Essentially Warrior is one of those movies about ‘broth­ers’ that isn’t really about broth­ers at all. It’s a movie about how ‘real’ broth­ers are usu­ally no match for those that men call broth­ers. The way that “I love you like a brother, man” is some­thing of a lie, because most boys and men don’t love their broth­ers that way. As in this movie, sib­ling rivalry, age dif­fer­ences and fam­ily stuff tends to get in the way. It’s the ‘broth­ers’ you choose to love that you really love. At least for a while. The phrase men use, and the strap­line for this movie, should really be: ‘I love you like I don’t love my brother – that asshole! – man’.

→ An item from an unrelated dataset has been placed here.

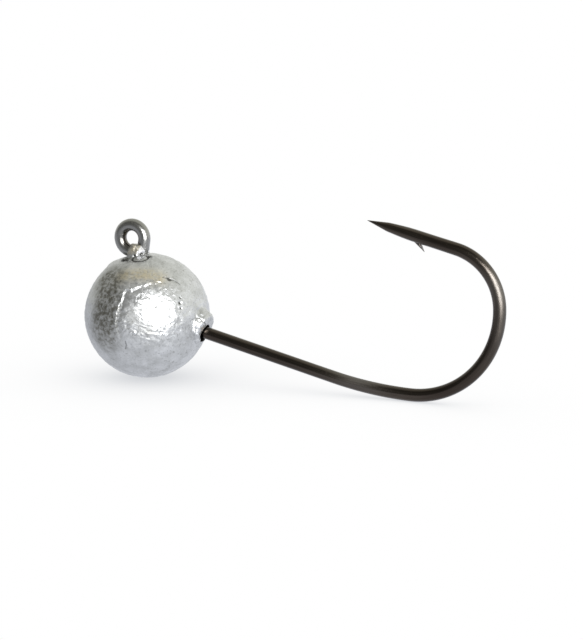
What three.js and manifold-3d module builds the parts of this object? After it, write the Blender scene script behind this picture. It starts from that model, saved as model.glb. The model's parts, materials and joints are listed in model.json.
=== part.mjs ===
// A round-head jig: a lead ball cast around a bent-eye fishing hook.
//
// Millimetres, +Z up. The jig rests on a table: the ball and the lowest point of the bend
// touch Z = 0, the whole hook lies in the plane Y = 0, and +X runs from ball to bend.
// The origin is the middle of the bottom face of the bounding box.
//
// Both pieces are shaped in the hook's own frame and tilted to rest as the last step. In that
// frame the ball's centre is the origin, +X runs along the shank and the point lies at +Z.

import * as THREE from 'three';
import { mergeVertices } from 'three/addons/utils/BufferGeometryUtils.js';
import Module from 'manifold-3d';

// Lead head
const ballDiameter = 12.6;
const collarEnd = 6.75; // from the ball's centre to the flat face that a soft bait butts against
const collarRadius = 1.55;
const collarFlare = radians(19); // widening towards the ball
const collarRise = 0.58; // the collar stands a little high round the shank
const nubTopRadius = 0.95;
const nubBaseRadius = 1.1;
const nubTopDrop = 0.55; // how far below the eye's tangent point the nub of lead ends
const nubBehindStem = 0.5; // the nub stands off the stem, towards the middle of the eye
const castingGap = 0.05; // between wire and lead, all the way round

// Hook wire and its centreline, in order from the eye to the point
const wireDiameter = 1.2;
const eyeRadius = 1.35;
const eyeTurn = radians(280);
const stemLength = 5.24;
const elbowRadius = 2;
const elbowTurn = radians(85); // so the stem leans 5 degrees forward of square
const elbowBehindCentre = 0.43;
const shankRise = 0.28; // of the shank's axis above the ball's centre
const shankEnd = 21.1;
const sweepRadius = 39;
const sweepTurn = radians(12);
const bendRadius = 8.9;
const bendTurn = radians(93);
const returnRadius = 5.83;
const returnTurn = Math.PI - sweepTurn - bendTurn; // brings the point parallel to the shank
const pointLegLength = 9.5;

// Ground point: a short cone, then a slow swell to the full wire
const pointTipRadius = 0.02;
const pointConeLength = 2.2;
const pointConeRadius = 0.45;
const pointGroundLength = 5.3;

// Barb: a tooth cut and lifted from the inner side of the point
const barbRootFromTip = 4.9;
const barbTipFromTip = 6.35;
const barbBackFromTip = 5.95;
const barbHeight = 0.67;
const barbThickness = 0.5;
const barbDepthInWire = 0.35;

// Facets
const wireSides = 20;
const ballSegments = 44;
const ballRings = 26;
const collarSegments = 36;

// Stations along each run of the wire: few on straights, many where it bends or tapers
const elbowStations = 7;
const stemStations = 2;
const eyeStations = 30;
const shankStations = 3;
const sweepStations = 3;
const bendStations = 14;
const returnStations = 10;
const pointLegStations = 1;
const pointGroundStations = 10;

const wireRadius = wireDiameter / 2;
const ballRadius = ballDiameter / 2;
const stemHeading = Math.PI - elbowTurn;

const wasm = await Module();
wasm.setup();

function radians(degrees) {
  return THREE.MathUtils.degToRad(degrees);
}

// ---- Centreline ----------------------------------------------------------------------------

// Follows straight runs and turns head to tail in the hook plane. A turn is positive to the left.
class Trail {
  constructor(x, z, heading) {
    this.position = new THREE.Vector2(x, z);
    this.heading = heading;
    this.runs = [];
  }

  straight(length, stations) {
    const step = new THREE.Vector2(Math.cos(this.heading), Math.sin(this.heading));
    const end = this.position.clone().addScaledVector(step, length);
    this.runs.push({ curve: new THREE.LineCurve(this.position, end), stations });
    this.position = end;
    return this;
  }

  turn(radius, angle, stations) {
    const side = Math.sign(angle);
    const outward = this.heading - side * Math.PI / 2;
    const centre = new THREE.Vector2(
      this.position.x - radius * Math.cos(outward),
      this.position.y - radius * Math.sin(outward),
    );
    const curve = new THREE.EllipseCurve(
      centre.x, centre.y, radius, radius, outward, outward + angle, side < 0,
    );
    this.runs.push({ curve, stations });
    this.heading += angle;
    this.position = curve.getPoint(1);
    return this;
  }
}

// Stands a trail up in the plane Y = 0. Stations follow the counts of its runs, so bends are
// finely divided and straights are not.
class WireCurve extends THREE.Curve {
  constructor(runs) {
    super();
    this.runs = runs;
    this.stations = runs.reduce((sum, run) => sum + run.stations, 0);
  }

  getPoint(t, target = new THREE.Vector3()) {
    let station = t * this.stations;
    let index = 0;
    while (index < this.runs.length - 1 && station > this.runs[index].stations) {
      station -= this.runs[index].stations;
      index += 1;
    }
    const { curve, stations } = this.runs[index];
    const point = curve.getPoint(station / stations);
    return target.set(point.x, 0, point.y);
  }

  getUtoTmapping(u) {
    return u;
  }
}

// The bend, from the elbow in the ball to the tip of the point
function bendTrail() {
  return new Trail(elbowBehindCentre, shankRise, 0)
    .straight(shankEnd - elbowBehindCentre, shankStations)
    .turn(sweepRadius, sweepTurn, sweepStations)
    .turn(bendRadius, bendTurn, bendStations)
    .turn(returnRadius, returnTurn, returnStations)
    .straight(pointLegLength - pointGroundLength, pointLegStations)
    .straight(pointGroundLength, pointGroundStations);
}

// The eye, from the elbow up the stem and round the ring to the wire's cut end
function eyeTrail(extraTurn = 0) {
  return new Trail(elbowBehindCentre, shankRise, Math.PI)
    .turn(elbowRadius, -elbowTurn, elbowStations)
    .straight(stemLength, stemStations)
    .turn(eyeRadius, eyeTurn + extraTurn, eyeStations);
}

// The same run travelled the other way
function reversed({ curve, stations }) {
  const backwards = new THREE.Curve();
  backwards.getPoint = (t) => curve.getPoint(1 - t);
  return { curve: backwards, stations };
}

function wireCurve(extraTurn) {
  const fromEye = eyeTrail(extraTurn).runs.map(reversed).reverse();
  return new WireCurve([...fromEye, ...bendTrail().runs]);
}

function wireTube(radius, extraTurn = 0) {
  const corners = Array.from({ length: wireSides }, (_, i) => {
    const angle = (i + 0.5) * 2 * Math.PI / wireSides;
    return new THREE.Vector2(radius * Math.cos(angle), radius * Math.sin(angle));
  });
  const path = wireCurve(extraTurn);
  return new THREE.ExtrudeGeometry(new THREE.Shape(corners), {
    steps: path.stations,
    extrudePath: path,
  });
}

// ---- Solids --------------------------------------------------------------------------------

function solidOf(geometry) {
  const bare = geometry.clone();
  bare.deleteAttribute('normal');
  bare.deleteAttribute('uv');
  const merged = mergeVertices(bare);
  return new wasm.Manifold(new wasm.Mesh({
    numProp: 3,
    vertProperties: merged.attributes.position.array,
    triVerts: Uint32Array.from(merged.index.array),
  }));
}

function geometryOf(solid) {
  const { vertProperties, triVerts } = solid.getMesh();
  const geometry = new THREE.BufferGeometry();
  geometry.setAttribute('position', new THREE.BufferAttribute(vertProperties, 3));
  geometry.setIndex(new THREE.BufferAttribute(triVerts, 1));
  geometry.computeVertexNormals();
  return geometry;
}

// Radius of the wire at a distance from the tip of the point
function groundRadius(fromTip) {
  if (fromTip < pointConeLength) {
    return THREE.MathUtils.mapLinear(fromTip, 0, pointConeLength, pointTipRadius, pointConeRadius);
  }
  const share = (fromTip - pointConeLength) / (pointGroundLength - pointConeLength);
  const swell = Math.sin(Math.min(share, 1) * Math.PI / 2);
  return THREE.MathUtils.lerp(pointConeRadius, wireRadius, swell);
}

// Draws the end of the wire in towards its axis, as grinding the point does
function grindPoint(geometry, tip) {
  const position = geometry.attributes.position;
  for (let i = 0; i < position.count; i += 1) {
    const fromTip = position.getX(i) - tip.x;
    const aboveShank = position.getZ(i) > tip.y - ballRadius;
    if (aboveShank && fromTip < pointGroundLength) {
      const share = groundRadius(Math.max(fromTip, 0)) / wireRadius;
      position.setY(i, position.getY(i) * share);
      position.setZ(i, tip.y + (position.getZ(i) - tip.y) * share);
    }
  }
  return geometry;
}

function barb(tip) {
  const underside = tip.y - wireRadius;
  const outline = new THREE.Shape([
    new THREE.Vector2(tip.x + barbRootFromTip, underside),
    new THREE.Vector2(tip.x + barbTipFromTip, underside - barbHeight),
    new THREE.Vector2(tip.x + barbBackFromTip, underside),
    new THREE.Vector2(tip.x + barbBackFromTip, underside + barbDepthInWire),
    new THREE.Vector2(tip.x + barbRootFromTip, underside + barbDepthInWire),
  ]);
  const geometry = new THREE.ExtrudeGeometry(outline, { depth: barbThickness, bevelEnabled: false });
  geometry.rotateX(Math.PI / 2);
  geometry.translate(0, barbThickness / 2, 0);
  return geometry;
}

function jigHook() {
  const tip = bendTrail().position;
  const wire = solidOf(grindPoint(wireTube(wireRadius), tip));
  return geometryOf(wire.add(solidOf(barb(tip))));
}

function ball() {
  return new THREE.SphereGeometry(ballRadius, ballSegments, ballRings);
}

// A short boss round the shank, widening into the ball
function collar() {
  const length = collarEnd - ballRadius / 2;
  const innerRadius = collarRadius + length * Math.tan(collarFlare);
  const geometry = new THREE.CylinderGeometry(collarRadius, innerRadius, length, collarSegments);
  geometry.rotateZ(-Math.PI / 2);
  geometry.translate(collarEnd - length / 2, 0, collarRise);
  return geometry;
}

// The nub of lead that climbs beside the stem to the foot of the eye
function nub() {
  const [, stem] = eyeTrail().runs;
  const length = stemLength - nubTopDrop;
  const middle = stem.curve.getPoint(length / 2 / stemLength);
  const geometry = new THREE.CylinderGeometry(nubTopRadius, nubBaseRadius, length, collarSegments);
  geometry.rotateX(Math.PI / 2);
  geometry.rotateY(Math.PI / 2 - stemHeading);
  geometry.translate(middle.x - nubBehindStem, 0, middle.y);
  return geometry;
}

function leadHead() {
  const cavity = solidOf(wireTube(wireRadius + castingGap, castingGap / eyeRadius));
  const casting = solidOf(ball()).add(solidOf(collar())).add(solidOf(nub()));
  return geometryOf(casting.subtract(cavity));
}

// ---- Materials -----------------------------------------------------------------------------

function castLead() {
  return new THREE.MeshStandardMaterial({ color: 0xb3b5b8, roughness: 0.42, metalness: 0.9 });
}

function blackNickel() {
  return new THREE.MeshStandardMaterial({ color: 0x2e2825, roughness: 0.22, metalness: 1 });
}

function piece(name, geometry, material) {
  const mesh = new THREE.Mesh(geometry, material);
  mesh.name = name;
  return mesh;
}

// ---- Assembly ------------------------------------------------------------------------------

// Slope of the line that touches the ball and the outside of the bend from below
function restSlope() {
  const [, , bend] = bendTrail().runs;
  const centre = new THREE.Vector2(bend.curve.aX, bend.curve.aY);
  const bendOutside = bendRadius + wireRadius;
  return centre.angle() - Math.asin((bendOutside - ballRadius) / centre.length());
}

const resting = new THREE.Group();
resting.rotation.y = restSlope();
resting.add(piece('jig_hook', jigHook(), blackNickel()));
resting.add(piece('lead_head', leadHead(), castLead()));

const box = new THREE.Box3().setFromObject(resting, true);
resting.position.set(-(box.min.x + box.max.x) / 2, 0, -box.min.z);

const jigHead = new THREE.Group();
jigHead.add(resting);

export default jigHead;
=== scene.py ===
"""A round-head jig at rest on a white table: a raw lead casting on a black nickel hook.

Both pieces are shaped in millimetres in the hook's own frame (origin at the ball's centre, +X along
the shank, +Z towards the point, the hook in the plane Y = 0) and then placed in the part's frame.
"""
import json
import math

import bpy
import numpy as np
from mathutils import Matrix, Vector, noise

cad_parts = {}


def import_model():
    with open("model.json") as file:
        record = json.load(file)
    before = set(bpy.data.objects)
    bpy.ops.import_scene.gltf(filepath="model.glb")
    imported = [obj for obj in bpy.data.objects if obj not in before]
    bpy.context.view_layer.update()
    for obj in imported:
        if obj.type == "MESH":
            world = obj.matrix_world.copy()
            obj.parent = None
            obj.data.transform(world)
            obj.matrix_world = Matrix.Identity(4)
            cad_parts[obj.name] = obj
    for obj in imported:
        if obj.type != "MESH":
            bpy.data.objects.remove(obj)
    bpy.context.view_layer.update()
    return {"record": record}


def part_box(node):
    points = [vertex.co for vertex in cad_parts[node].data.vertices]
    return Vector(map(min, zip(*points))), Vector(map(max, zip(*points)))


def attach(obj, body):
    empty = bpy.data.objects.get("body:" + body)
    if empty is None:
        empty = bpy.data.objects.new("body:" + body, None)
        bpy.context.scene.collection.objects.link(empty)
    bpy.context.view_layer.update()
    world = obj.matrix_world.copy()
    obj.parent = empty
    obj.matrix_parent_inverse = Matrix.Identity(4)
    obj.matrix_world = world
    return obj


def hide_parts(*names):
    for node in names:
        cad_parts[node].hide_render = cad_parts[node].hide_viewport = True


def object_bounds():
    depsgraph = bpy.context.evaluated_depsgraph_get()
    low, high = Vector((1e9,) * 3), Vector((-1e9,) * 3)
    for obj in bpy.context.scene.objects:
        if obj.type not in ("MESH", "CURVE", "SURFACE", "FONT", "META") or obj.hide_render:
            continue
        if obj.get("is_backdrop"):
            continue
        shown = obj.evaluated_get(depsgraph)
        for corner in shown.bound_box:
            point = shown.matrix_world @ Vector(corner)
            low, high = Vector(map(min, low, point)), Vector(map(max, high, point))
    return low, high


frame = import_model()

MM = 0.001

# ---- Dimensions, in millimetres ---------------------------------------------------------------

WIRE_RADIUS = 0.62
EYE_RADIUS = 1.35
EYE_TURN = math.radians(291)
STEM_LENGTH = 5.24
ELBOW_RADIUS = 2.0
ELBOW_TURN = math.radians(85)
ELBOW_BEHIND_CENTRE = 0.43
SHANK_RISE = 0.28
SHANK_END = 21.1
SWEEP_RADIUS = 39.0
SWEEP_TURN = math.radians(12)
BEND_RADIUS = 8.9
BEND_TURN = math.radians(93)
RETURN_RADIUS = 5.83
RETURN_TURN = math.pi - SWEEP_TURN - BEND_TURN
POINT_LEG = 9.5
CUT_END_SHARE = 0.86  # of the wire's radius, where its cut end is eased

# The bend is pressed: thicker in the hook plane and thinner across it
FORGED_SHARE = 0.05
FORGED_RISE = 8
FORGED_FALL_BEFORE = 2
FORGED_FALL_AFTER = 3

POINT_TIP_RADIUS = 0.02
POINT_CONE = 2.2
POINT_CONE_RADIUS = 0.45
POINT_GROUND = 5.3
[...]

But in one way Warrior is true to the sen­ti­ment of ‘I love you like a brother, man’ – the sen­ti­ment of ‘not in a gay way’. For all the pas­sion­ate homo­erot­ics it’s chan­nel­ling – and des­pite the very norty, very arous­ing trailer – it man­ages to clean-up MMA. A feature-length movie, Warrior is con­sid­er­ably less por­no­graphic than almost any UFC match, which usu­ally last just a few minutes. The fight scenes were mostly a headache-inducing blur of shaky, grainy, poorly lit cam­era move­ment. None of the vul­gar, com­prom­ising and down­right lewd pos­i­tions that char­ac­ter­ise the sport and none of the shad­ow­less, multi-angle, expli­cit, zoomed, over­head voyeur­ism of pay-per-view UFC (that I wrote about breath­lessly here) were permitted.

I’m sure I wasn’t the only one in the audi­ence dis­ap­poin­ted not to see Hardy and Edgerton going at it in HD. Any red-blooded UFC fan – and there are loads of them in the UK, as it fast over­hauls box­ing in pop­ular­ity – would be.

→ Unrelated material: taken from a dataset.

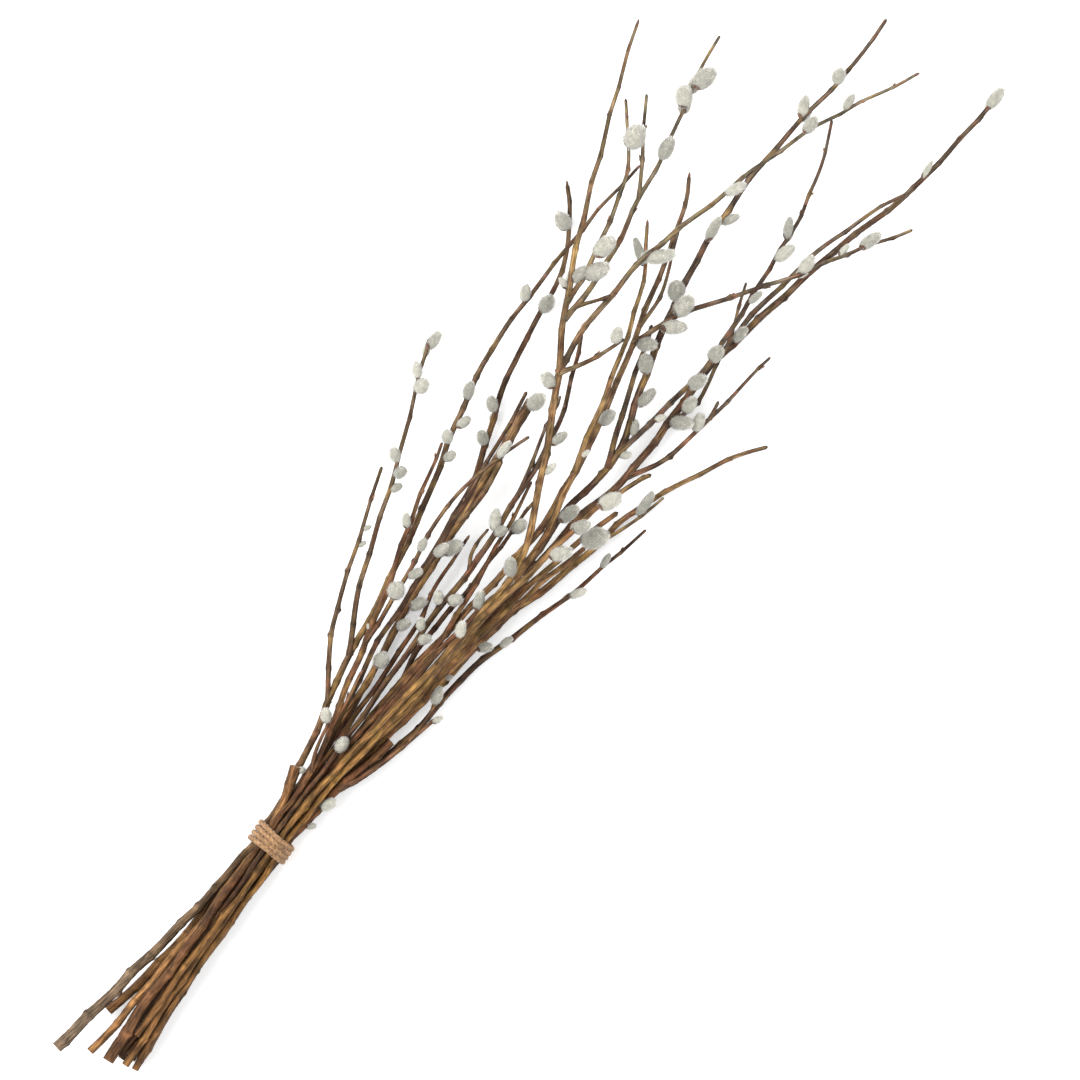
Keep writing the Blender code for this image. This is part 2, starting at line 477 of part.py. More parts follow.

Perhaps the chaste­ness of Warrior’s MMA down to the fact that the two act­ors are just that – act­ors, not actual MMA fight­ers, let alone top-level fight­ers. So the dir­ector couldn’t afford to show too much. Or maybe it was because the gritty, obscene mech­an­ics of MMA were too much – for the bromantic storyline. In the end, des­pite the trailer, Warrior didn’t want you to think it was that kind of girl of course, and offered an emo­tional cli­max rather than a phys­ical or even visual one.

Though admit­tedly, any film star­ring Hardy’s lips can hardly be called clean fun.



7 thoughts on “Why ‘Warrior’ Isn’t That Kind of Girl

  1. Great write up. I had to laugh at your last­line– Hardy’s lips alone provide erot­i­cism that little else could. I saw him in another film: much leaner; and was taken by his lips alone, not real­iz­ing who he was.
    I lack the exper­i­ence of actual fights to be able to draw any com­par­ison, but felt that the film was as homo­erotic as any­thing in a sim­ilar set­ting could be. That had of course to do with the vari­ous com­plex emo­tional entan­gle­ments you describe so aptly. I don’t know how I missed this. I should have real­ized that you would catch this. I think I ‘ll have to get it again! For me it’s an improve­ment over real erot­ics. But that may just be me. Your descrip­tion has me all tangled.

  2. Hi Ann — thanks for the link to the pic. Yes, I’d say that’s an example of sporno, and it’s a fine snap. Deliberately or not though it does seem to be play­ing on the pop­u­lar notion of ‘BBC’ — with the pos­i­tion­ing and col­our­ing of the base­ball bat.

  3. Yeah, I see what you mean there, Mark. I feel like a bit of an endangered spe­cies, even here in Oz!

  4. This pic­ture was in yesterday’s New York Daily News (tabloid). I think it was on the cover.

    http://a.espncdn.com/photo/2011/1005/espn_reyes_cover_576.jpg

    It’s a pic­ture of Jose Reyes, a base­ball player, pos­ing for the “Body Issue” of some magazine (you can tell I don’t fol­low this stuff closely).

    I’d be curi­ous to know what you think. Do you like this photo? Is it sporno? (Love that word!)

    I think we Yanks do the met­ro­sexual thing bet­ter because we’re such a con­sumer society.

  5. I should prob­ably add that although Middlesbrough is one of the last places in the UK that still makes any­thing (steel and pet­ro­chem­ic­als), the factor­ies and plants left are highly auto­mated and don’t employ nearly as many people as they used to. For all I know, the tarty young lads I saw in the cinema aud­it­or­ium work in call centres and tan­ning salons — if they have jobs at all.

  6. Probably. After all, it was made by them. Both the authen­tic, all-American blue-collar lead roles are played by Edgerton and Hardy, who are from nice middle-class back­grounds — and of course, neither of them are American.

  7. I won­der if this film will ulti­mately be more pop­u­lar with the puffy, office bound young-ish men of the Western world, rather than with the sur­viv­ing blue col­lar boys?